For EU-based suppliers, B2C supplies of telecommunications, broadcasting and electronic services to customers in the EU are currently treated as supplied where the supplier is established, regardless of where the customer is located. This means that a UK established supplier accounts for UK VAT on all B2C sales regardless of which EU Member State the customer is resident or established in. For telecommunications and broadcasting services, to the extent that a customer enjoys the service outside of the EU, VAT may not be due on this part of the supply.

For providers of telecoms and broadcasting services established outside of the EU, B2C supplies of telecoms and broadcasting services are currently treated as supplied where the provider is established (subject to use and enjoyment provisions). This basic position may be altered to the extent that these services are used and enjoyed within the EU, in which case VAT is applicable.

B2C supplies of electronically supplied services by suppliers established outside of the EU are treated as made in the Member State of the relevant customer. The existing One-Stop Shop scheme, also known as the VAT on e-services (VoES) scheme, provides affected suppliers with a framework or mechanism to account for any VAT due across these Member States.

The following tables summarize the current position in terms of place of taxation on B2C supplies:

Telecoms and Broadcasting

EU Supplier

Non-EU Supplier

EU Customer

Taxed where the supplier is located

Taxed where the customer uses and enjoys the service

Non-EU Customer

Outside the scope of VAT(*)

Outside the scope of VAT

 

E-Services

EU Supplier

Non-EU Supplier

EU Customer

Taxed where the supplier is located

Taxed where the customer is located

Non-EU Customer

Outside the scope of VAT(*)

Outside the scope of VAT

 

(*) This position may be altered where the effective use and enjoyment of the service would lead to a different tax result. For example, if an EU supplier is supplying broadcasting, telecoms or electronic services to a non-EU customer, the starting point would be that these services would be outside the scope of VAT. However, if the services are used and enjoyed in the EU, VAT may then become due.

2015 changes

As of 1 January 2015, B2C supplies of telecommunications, broadcasting and other electronically supplied services provided by suppliers in the EU and made to non-taxable customers within the EU will be treated as supplied in the EU Member State where the recipient of the service is established, has a  permanent address or usually resides.

Suppliers of such services will therefore need to determine where their customers are established or usually reside and will need to account for VAT at the applicable rate in that Member State. This is a requirement irrespective of where the supplier itself is established or registered for VAT. Therefore, suppliers may (but see alternative below) need to register for VAT in all EU Member States where they have customers. No minimum thresholds will apply and so making supplies to just one customer in one Member State will trigger a VAT registration requirement in that country.

As an alternative to obtaining multiple VAT registrations in each Member State where a supplier has a customer, affected suppliers may be able to opt to account for VAT across the EU via a single electronic declaration. This return can be filed with the tax authority where the supplier is established (the “Member State of identification”).
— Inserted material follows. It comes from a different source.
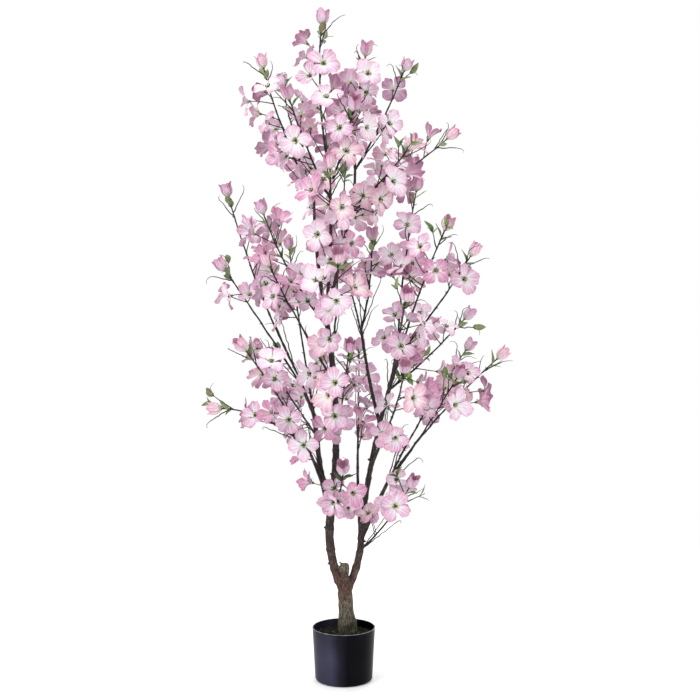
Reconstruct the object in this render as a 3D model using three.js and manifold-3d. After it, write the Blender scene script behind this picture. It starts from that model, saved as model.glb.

This system is known as the Mini One-Stop Shop (“MOSS”) scheme. The MOSS scheme will be similar to the one presently in place for non-EU suppliers under VoES and so will allow for the value of B2C supplies made in all 28 EU Member States to be reported on a single electronic return.

What do the changes mean?

To prepare for the changes coming into effect, businesses will need to consider:

  •  whether they make cross border supplies of telecommunications, broadcasting and other electronically supplied services;
  • whether such supplies are made on a B2C basis, including how to decide if a customer is a non-taxable person;
  • how to determine where B2C customers are located and any additional contractual provisions and systems changes that may be required to capture this information;
  • changes that may be necessary to invoicing procedures, such as meeting the invoicing rules of other Member States;
  • how they will charge and account for VAT at the correct rate;
  • whether they are eligible to use the MOSS scheme across all Member States or whether local registrations will be required in some instances;
  • any additional VAT compliance obligations that may arise in other Member States as a result of the new rules and how to effectively manage these obligations;
  • how to determine who is the supplier of B2C content when this is delivered over mobile devices or through the use of multiple aggregators;
  • the impact of different VAT rates across the EU on profit margins and any changes that may be required to pricing structures;
  • the impact of any changes to pricing structures on customer behaviour; and
  • the impact of supplying packages of goods and services to consumers (i.e. hard copy periodicals supplied with online access);.